▸ **THE REQUEST**: Write the material out again exactly.

▸ **DATA SEGMENT**:
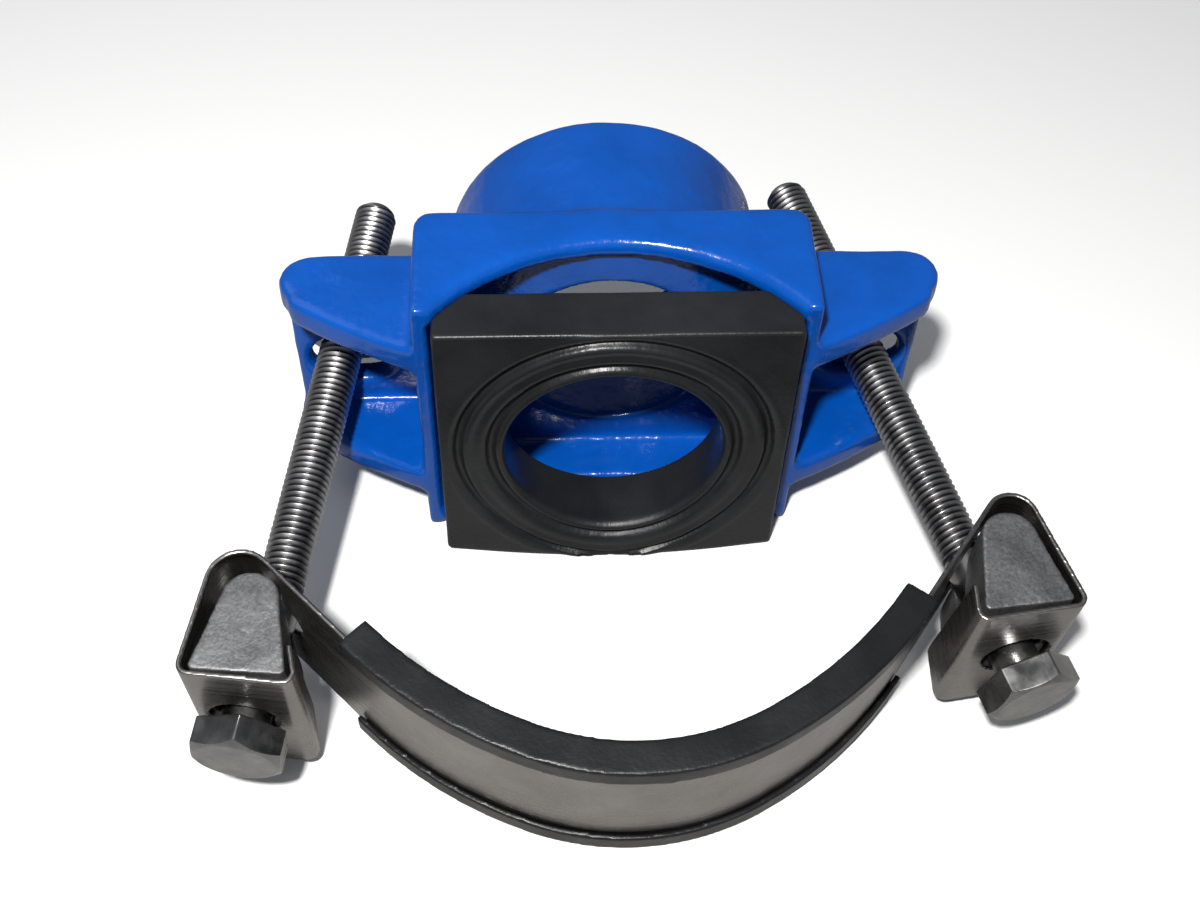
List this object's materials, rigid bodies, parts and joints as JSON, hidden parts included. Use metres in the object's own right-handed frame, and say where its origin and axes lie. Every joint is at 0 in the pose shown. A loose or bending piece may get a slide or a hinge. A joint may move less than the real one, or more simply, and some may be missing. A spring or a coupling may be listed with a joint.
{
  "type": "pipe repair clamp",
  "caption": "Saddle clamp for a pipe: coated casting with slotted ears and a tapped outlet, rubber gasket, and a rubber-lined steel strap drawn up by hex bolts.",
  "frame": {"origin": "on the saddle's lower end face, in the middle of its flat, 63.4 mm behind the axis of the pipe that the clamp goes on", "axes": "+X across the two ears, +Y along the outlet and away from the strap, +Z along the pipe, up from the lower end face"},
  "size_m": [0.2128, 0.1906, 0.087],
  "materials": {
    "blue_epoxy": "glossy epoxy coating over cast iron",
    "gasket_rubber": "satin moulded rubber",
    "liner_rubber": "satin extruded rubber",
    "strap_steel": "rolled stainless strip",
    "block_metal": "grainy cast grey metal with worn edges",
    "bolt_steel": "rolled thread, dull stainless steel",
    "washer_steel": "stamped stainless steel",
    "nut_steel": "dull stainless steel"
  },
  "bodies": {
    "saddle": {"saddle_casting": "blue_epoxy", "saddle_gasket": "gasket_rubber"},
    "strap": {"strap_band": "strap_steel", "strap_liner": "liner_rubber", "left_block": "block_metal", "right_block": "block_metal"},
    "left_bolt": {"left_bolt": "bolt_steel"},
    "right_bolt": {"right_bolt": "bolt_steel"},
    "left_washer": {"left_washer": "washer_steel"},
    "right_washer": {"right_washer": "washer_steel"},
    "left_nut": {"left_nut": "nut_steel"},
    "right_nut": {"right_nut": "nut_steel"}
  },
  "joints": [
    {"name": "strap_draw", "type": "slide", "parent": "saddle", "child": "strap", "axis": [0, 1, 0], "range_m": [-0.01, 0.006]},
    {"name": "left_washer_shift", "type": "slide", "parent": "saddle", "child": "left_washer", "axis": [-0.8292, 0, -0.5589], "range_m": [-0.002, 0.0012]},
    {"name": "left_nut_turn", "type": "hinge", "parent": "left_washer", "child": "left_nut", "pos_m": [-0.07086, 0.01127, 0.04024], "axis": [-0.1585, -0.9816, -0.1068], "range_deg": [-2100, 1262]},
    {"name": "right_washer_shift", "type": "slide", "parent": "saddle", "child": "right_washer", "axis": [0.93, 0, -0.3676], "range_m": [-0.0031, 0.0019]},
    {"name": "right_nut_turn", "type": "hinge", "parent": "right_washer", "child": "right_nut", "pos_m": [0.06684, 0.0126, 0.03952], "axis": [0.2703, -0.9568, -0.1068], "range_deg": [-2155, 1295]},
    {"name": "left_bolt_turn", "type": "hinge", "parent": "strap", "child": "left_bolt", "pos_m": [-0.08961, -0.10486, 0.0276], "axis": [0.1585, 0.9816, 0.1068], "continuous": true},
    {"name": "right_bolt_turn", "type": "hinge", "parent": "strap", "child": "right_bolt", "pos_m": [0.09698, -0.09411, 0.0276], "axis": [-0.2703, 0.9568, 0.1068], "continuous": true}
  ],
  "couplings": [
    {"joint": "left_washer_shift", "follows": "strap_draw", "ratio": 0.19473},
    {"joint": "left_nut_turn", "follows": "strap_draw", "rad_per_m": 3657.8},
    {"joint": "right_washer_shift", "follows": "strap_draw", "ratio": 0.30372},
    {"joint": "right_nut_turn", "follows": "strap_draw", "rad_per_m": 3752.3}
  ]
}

▸ **TASK SOLUTION**:
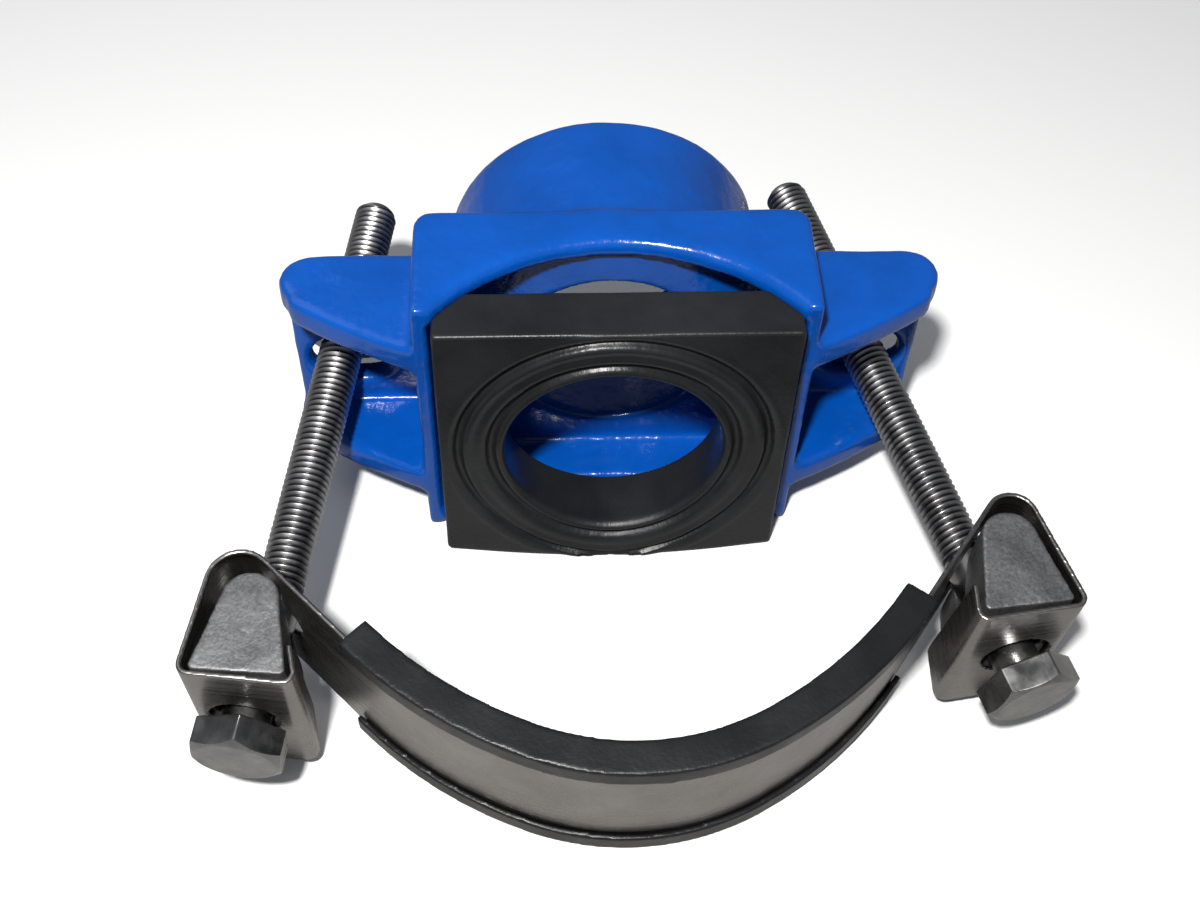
List this object's materials, rigid bodies, parts and joints as JSON, hidden parts included. Use metres in the object's own right-handed frame, and say where its origin and axes lie. Every joint is at 0 in the pose shown. A loose or bending piece may get a slide or a hinge. A joint may move less than the real one, or more simply, and some may be missing. A spring or a coupling may be listed with a joint.
{
  "type": "pipe repair clamp",
  "caption": "Saddle clamp for a pipe: coated casting with slotted ears and a tapped outlet, rubber gasket, and a rubber-lined steel strap drawn up by hex bolts.",
  "frame": {"origin": "on the saddle's lower end face, in the middle of its flat, 63.4 mm behind the axis of the pipe that the clamp goes on", "axes": "+X across the two ears, +Y along the outlet and away from the strap, +Z along the pipe, up from the lower end face"},
  "size_m": [0.2128, 0.1906, 0.087],
  "materials": {
    "blue_epoxy": "glossy epoxy coating over cast iron",
    "gasket_rubber": "satin moulded rubber",
    "liner_rubber": "satin extruded rubber",
    "strap_steel": "rolled stainless strip",
    "block_metal": "grainy cast grey metal with worn edges",
    "bolt_steel": "rolled thread, dull stainless steel",
    "washer_steel": "stamped stainless steel",
    "nut_steel": "dull stainless steel"
  },
  "bodies": {
    "saddle": {"saddle_casting": "blue_epoxy", "saddle_gasket": "gasket_rubber"},
    "strap": {"strap_band": "strap_steel", "strap_liner": "liner_rubber", "left_block": "block_metal", "right_block": "block_metal"},
    "left_bolt": {"left_bolt": "bolt_steel"},
    "right_bolt": {"right_bolt": "bolt_steel"},
    "left_washer": {"left_washer": "washer_steel"},
    "right_washer": {"right_washer": "washer_steel"},
    "left_nut": {"left_nut": "nut_steel"},
    "right_nut": {"right_nut": "nut_steel"}
  },
  "joints": [
    {"name": "strap_draw", "type": "slide", "parent": "saddle", "child": "strap", "axis": [0, 1, 0], "range_m": [-0.01, 0.006]},
    {"name": "left_washer_shift", "type": "slide", "parent": "saddle", "child": "left_washer", "axis": [-0.8292, 0, -0.5589], "range_m": [-0.002, 0.0012]},
    {"name": "left_nut_turn", "type": "hinge", "parent": "left_washer", "child": "left_nut", "pos_m": [-0.07086, 0.01127, 0.04024], "axis": [-0.1585, -0.9816, -0.1068], "range_deg": [-2100, 1262]},
    {"name": "right_washer_shift", "type": "slide", "parent": "saddle", "child": "right_washer", "axis": [0.93, 0, -0.3676], "range_m": [-0.0031, 0.0019]},
    {"name": "right_nut_turn", "type": "hinge", "parent": "right_washer", "child": "right_nut", "pos_m": [0.06684, 0.0126, 0.03952], "axis": [0.2703, -0.9568, -0.1068], "range_deg": [-2155, 1295]},
    {"name": "left_bolt_turn", "type": "hinge", "parent": "strap", "child": "left_bolt", "pos_m": [-0.08961, -0.10486, 0.0276], "axis": [0.1585, 0.9816, 0.1068], "continuous": true},
    {"name": "right_bolt_turn", "type": "hinge", "parent": "strap", "child": "right_bolt", "pos_m": [0.09698, -0.09411, 0.0276], "axis": [-0.2703, 0.9568, 0.1068], "continuous": true}
  ],
  "couplings": [
    {"joint": "left_washer_shift", "follows": "strap_draw", "ratio": 0.19473},
    {"joint": "left_nut_turn", "follows": "strap_draw", "rad_per_m": 3657.8},
    {"joint": "right_washer_shift", "follows": "strap_draw", "ratio": 0.30372},
    {"joint": "right_nut_turn", "follows": "strap_draw", "rad_per_m": 3752.3}
  ]
}